Structured object records:
+++

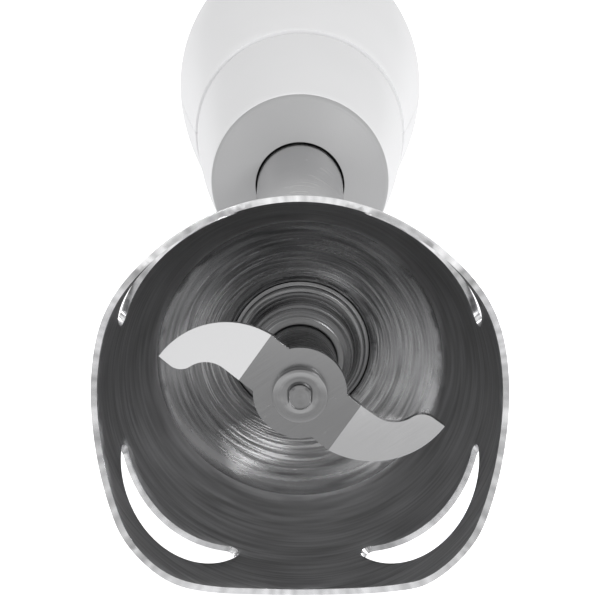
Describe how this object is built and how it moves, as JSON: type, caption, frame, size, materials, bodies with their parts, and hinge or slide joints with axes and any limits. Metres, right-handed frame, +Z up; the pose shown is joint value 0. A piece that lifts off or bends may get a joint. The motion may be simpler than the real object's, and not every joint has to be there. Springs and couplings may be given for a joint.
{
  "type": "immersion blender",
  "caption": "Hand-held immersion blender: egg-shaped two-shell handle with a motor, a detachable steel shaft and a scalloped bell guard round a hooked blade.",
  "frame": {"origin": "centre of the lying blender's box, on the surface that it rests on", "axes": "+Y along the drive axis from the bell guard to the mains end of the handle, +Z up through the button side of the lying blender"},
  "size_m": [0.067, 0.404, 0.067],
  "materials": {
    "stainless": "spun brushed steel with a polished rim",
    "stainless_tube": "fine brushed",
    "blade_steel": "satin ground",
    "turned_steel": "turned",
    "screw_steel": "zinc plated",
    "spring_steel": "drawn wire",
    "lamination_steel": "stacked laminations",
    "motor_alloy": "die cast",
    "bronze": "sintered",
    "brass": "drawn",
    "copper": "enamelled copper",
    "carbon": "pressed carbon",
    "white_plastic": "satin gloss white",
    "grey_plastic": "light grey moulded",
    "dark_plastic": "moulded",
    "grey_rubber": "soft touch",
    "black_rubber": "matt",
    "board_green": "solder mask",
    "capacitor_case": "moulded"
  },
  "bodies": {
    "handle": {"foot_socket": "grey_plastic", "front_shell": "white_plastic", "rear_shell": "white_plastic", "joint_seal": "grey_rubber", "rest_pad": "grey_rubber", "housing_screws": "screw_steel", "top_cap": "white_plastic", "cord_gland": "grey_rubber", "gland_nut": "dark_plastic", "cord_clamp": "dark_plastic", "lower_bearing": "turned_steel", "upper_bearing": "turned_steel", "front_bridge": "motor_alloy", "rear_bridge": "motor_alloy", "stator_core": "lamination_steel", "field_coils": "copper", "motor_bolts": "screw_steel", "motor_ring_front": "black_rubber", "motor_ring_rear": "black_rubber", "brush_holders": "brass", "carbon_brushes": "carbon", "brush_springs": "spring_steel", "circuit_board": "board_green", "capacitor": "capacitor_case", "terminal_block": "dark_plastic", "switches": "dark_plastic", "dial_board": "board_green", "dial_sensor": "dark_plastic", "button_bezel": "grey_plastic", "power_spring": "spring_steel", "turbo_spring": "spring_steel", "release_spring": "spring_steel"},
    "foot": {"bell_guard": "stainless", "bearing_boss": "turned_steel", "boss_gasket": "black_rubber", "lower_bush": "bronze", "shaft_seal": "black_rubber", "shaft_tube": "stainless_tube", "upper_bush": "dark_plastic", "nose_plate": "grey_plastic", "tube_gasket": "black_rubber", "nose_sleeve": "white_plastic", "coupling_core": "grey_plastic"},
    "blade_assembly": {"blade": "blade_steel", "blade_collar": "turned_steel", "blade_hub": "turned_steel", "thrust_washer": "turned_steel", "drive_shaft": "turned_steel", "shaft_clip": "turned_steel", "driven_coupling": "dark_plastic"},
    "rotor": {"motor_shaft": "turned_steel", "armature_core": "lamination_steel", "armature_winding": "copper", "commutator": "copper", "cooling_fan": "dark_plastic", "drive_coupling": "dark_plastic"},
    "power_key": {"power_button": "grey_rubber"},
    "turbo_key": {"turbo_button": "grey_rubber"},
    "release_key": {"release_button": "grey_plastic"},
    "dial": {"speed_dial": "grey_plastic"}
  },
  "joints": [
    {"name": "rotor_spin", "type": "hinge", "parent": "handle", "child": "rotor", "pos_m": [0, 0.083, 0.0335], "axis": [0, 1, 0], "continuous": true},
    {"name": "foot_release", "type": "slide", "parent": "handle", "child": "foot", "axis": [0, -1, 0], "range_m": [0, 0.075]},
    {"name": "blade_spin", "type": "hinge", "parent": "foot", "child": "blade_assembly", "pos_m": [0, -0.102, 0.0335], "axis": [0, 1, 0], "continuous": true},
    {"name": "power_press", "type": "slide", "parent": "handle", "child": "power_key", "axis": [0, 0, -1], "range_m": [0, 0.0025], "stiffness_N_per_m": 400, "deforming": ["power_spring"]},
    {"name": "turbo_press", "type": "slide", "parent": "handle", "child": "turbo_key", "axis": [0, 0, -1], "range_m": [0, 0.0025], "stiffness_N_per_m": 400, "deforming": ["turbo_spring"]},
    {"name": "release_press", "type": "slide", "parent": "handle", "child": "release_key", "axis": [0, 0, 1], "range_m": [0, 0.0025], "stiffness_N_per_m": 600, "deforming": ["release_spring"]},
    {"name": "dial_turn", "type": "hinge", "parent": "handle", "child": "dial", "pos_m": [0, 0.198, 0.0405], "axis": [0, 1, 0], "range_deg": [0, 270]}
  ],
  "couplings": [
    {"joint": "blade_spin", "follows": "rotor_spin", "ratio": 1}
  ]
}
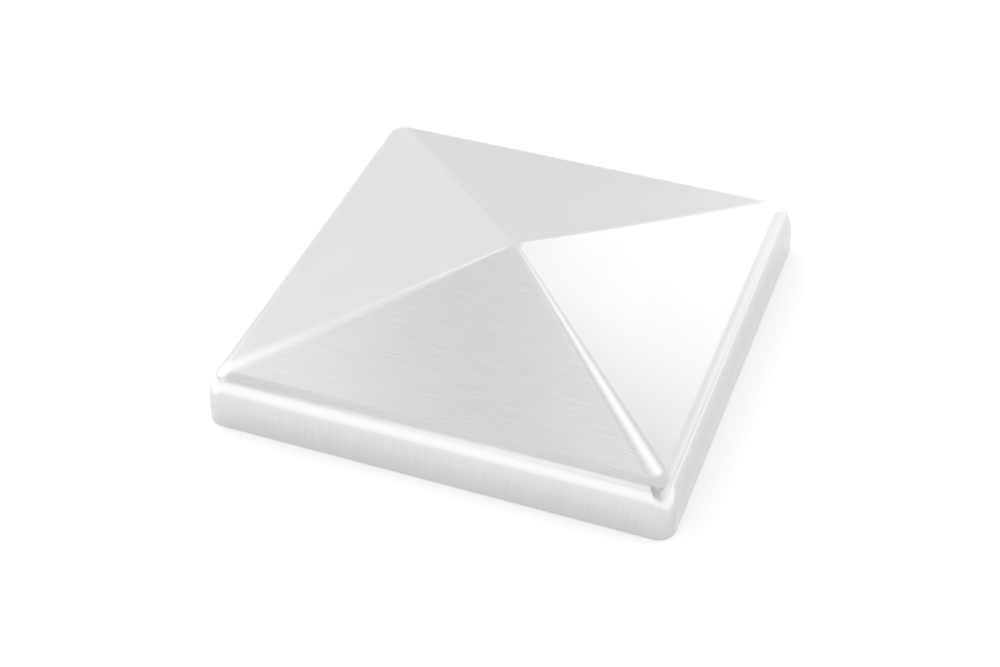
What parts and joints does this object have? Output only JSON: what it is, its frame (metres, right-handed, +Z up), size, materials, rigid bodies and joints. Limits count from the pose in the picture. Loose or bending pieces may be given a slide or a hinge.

+++

## The exercise
Repeat the records exactly, including every line.

## Exercise output
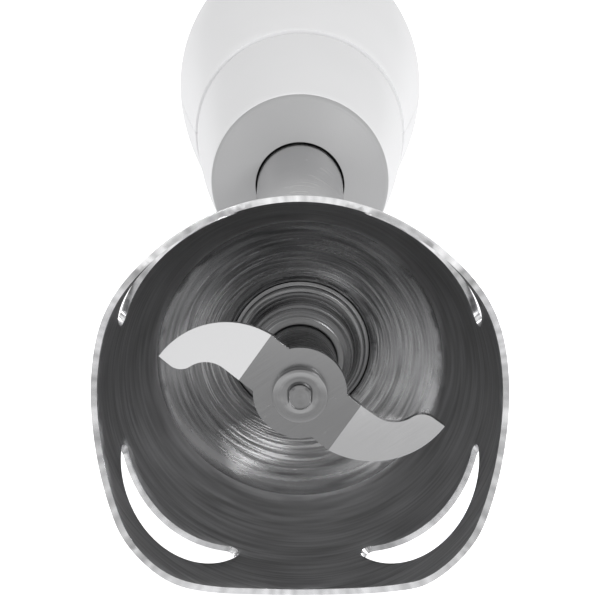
Describe how this object is built and how it moves, as JSON: type, caption, frame, size, materials, bodies with their parts, and hinge or slide joints with axes and any limits. Metres, right-handed frame, +Z up; the pose shown is joint value 0. A piece that lifts off or bends may get a joint. The motion may be simpler than the real object's, and not every joint has to be there. Springs and couplings may be given for a joint.
{
  "type": "immersion blender",
  "caption": "Hand-held immersion blender: egg-shaped two-shell handle with a motor, a detachable steel shaft and a scalloped bell guard round a hooked blade.",
  "frame": {"origin": "centre of the lying blender's box, on the surface that it rests on", "axes": "+Y along the drive axis from the bell guard to the mains end of the handle, +Z up through the button side of the lying blender"},
  "size_m": [0.067, 0.404, 0.067],
  "materials": {
    "stainless": "spun brushed steel with a polished rim",
    "stainless_tube": "fine brushed",
    "blade_steel": "satin ground",
    "turned_steel": "turned",
    "screw_steel": "zinc plated",
    "spring_steel": "drawn wire",
    "lamination_steel": "stacked laminations",
    "motor_alloy": "die cast",
    "bronze": "sintered",
    "brass": "drawn",
    "copper": "enamelled copper",
    "carbon": "pressed carbon",
    "white_plastic": "satin gloss white",
    "grey_plastic": "light grey moulded",
    "dark_plastic": "moulded",
    "grey_rubber": "soft touch",
    "black_rubber": "matt",
    "board_green": "solder mask",
    "capacitor_case": "moulded"
  },
  "bodies": {
    "handle": {"foot_socket": "grey_plastic", "front_shell": "white_plastic", "rear_shell": "white_plastic", "joint_seal": "grey_rubber", "rest_pad": "grey_rubber", "housing_screws": "screw_steel", "top_cap": "white_plastic", "cord_gland": "grey_rubber", "gland_nut": "dark_plastic", "cord_clamp": "dark_plastic", "lower_bearing": "turned_steel", "upper_bearing": "turned_steel", "front_bridge": "motor_alloy", "rear_bridge": "motor_alloy", "stator_core": "lamination_steel", "field_coils": "copper", "motor_bolts": "screw_steel", "motor_ring_front": "black_rubber", "motor_ring_rear": "black_rubber", "brush_holders": "brass", "carbon_brushes": "carbon", "brush_springs": "spring_steel", "circuit_board": "board_green", "capacitor": "capacitor_case", "terminal_block": "dark_plastic", "switches": "dark_plastic", "dial_board": "board_green", "dial_sensor": "dark_plastic", "button_bezel": "grey_plastic", "power_spring": "spring_steel", "turbo_spring": "spring_steel", "release_spring": "spring_steel"},
    "foot": {"bell_guard": "stainless", "bearing_boss": "turned_steel", "boss_gasket": "black_rubber", "lower_bush": "bronze", "shaft_seal": "black_rubber", "shaft_tube": "stainless_tube", "upper_bush": "dark_plastic", "nose_plate": "grey_plastic", "tube_gasket": "black_rubber", "nose_sleeve": "white_plastic", "coupling_core": "grey_plastic"},
    "blade_assembly": {"blade": "blade_steel", "blade_collar": "turned_steel", "blade_hub": "turned_steel", "thrust_washer": "turned_steel", "drive_shaft": "turned_steel", "shaft_clip": "turned_steel", "driven_coupling": "dark_plastic"},
    "rotor": {"motor_shaft": "turned_steel", "armature_core": "lamination_steel", "armature_winding": "copper", "commutator": "copper", "cooling_fan": "dark_plastic", "drive_coupling": "dark_plastic"},
    "power_key": {"power_button": "grey_rubber"},
    "turbo_key": {"turbo_button": "grey_rubber"},
    "release_key": {"release_button": "grey_plastic"},
    "dial": {"speed_dial": "grey_plastic"}
  },
  "joints": [
    {"name": "rotor_spin", "type": "hinge", "parent": "handle", "child": "rotor", "pos_m": [0, 0.083, 0.0335], "axis": [0, 1, 0], "continuous": true},
    {"name": "foot_release", "type": "slide", "parent": "handle", "child": "foot", "axis": [0, -1, 0], "range_m": [0, 0.075]},
    {"name": "blade_spin", "type": "hinge", "parent": "foot", "child": "blade_assembly", "pos_m": [0, -0.102, 0.0335], "axis": [0, 1, 0], "continuous": true},
    {"name": "power_press", "type": "slide", "parent": "handle", "child": "power_key", "axis": [0, 0, -1], "range_m": [0, 0.0025], "stiffness_N_per_m": 400, "deforming": ["power_spring"]},
    {"name": "turbo_press", "type": "slide", "parent": "handle", "child": "turbo_key", "axis": [0, 0, -1], "range_m": [0, 0.0025], "stiffness_N_per_m": 400, "deforming": ["turbo_spring"]},
    {"name": "release_press", "type": "slide", "parent": "handle", "child": "release_key", "axis": [0, 0, 1], "range_m": [0, 0.0025], "stiffness_N_per_m": 600, "deforming": ["release_spring"]},
    {"name": "dial_turn", "type": "hinge", "parent": "handle", "child": "dial", "pos_m": [0, 0.198, 0.0405], "axis": [0, 1, 0], "range_deg": [0, 270]}
  ],
  "couplings": [
    {"joint": "blade_spin", "follows": "rotor_spin", "ratio": 1}
  ]
}
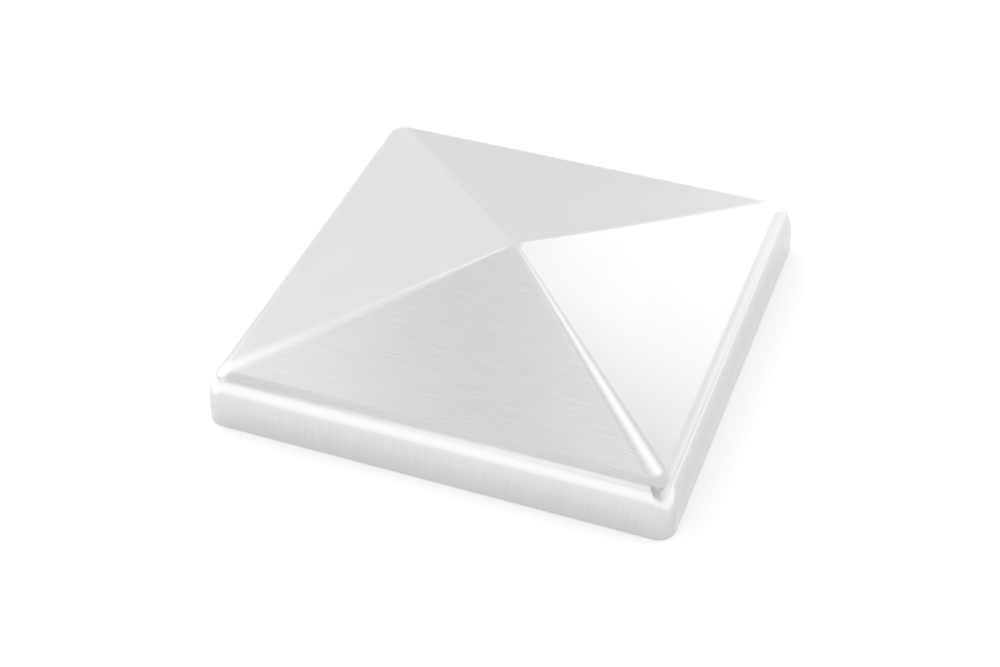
What parts and joints does this object have? Output only JSON: what it is, its frame (metres, right-handed, +Z up), size, materials, rigid bodies and joints. Limits count from the pose in the picture. Loose or bending pieces may be given a slide or a hinge.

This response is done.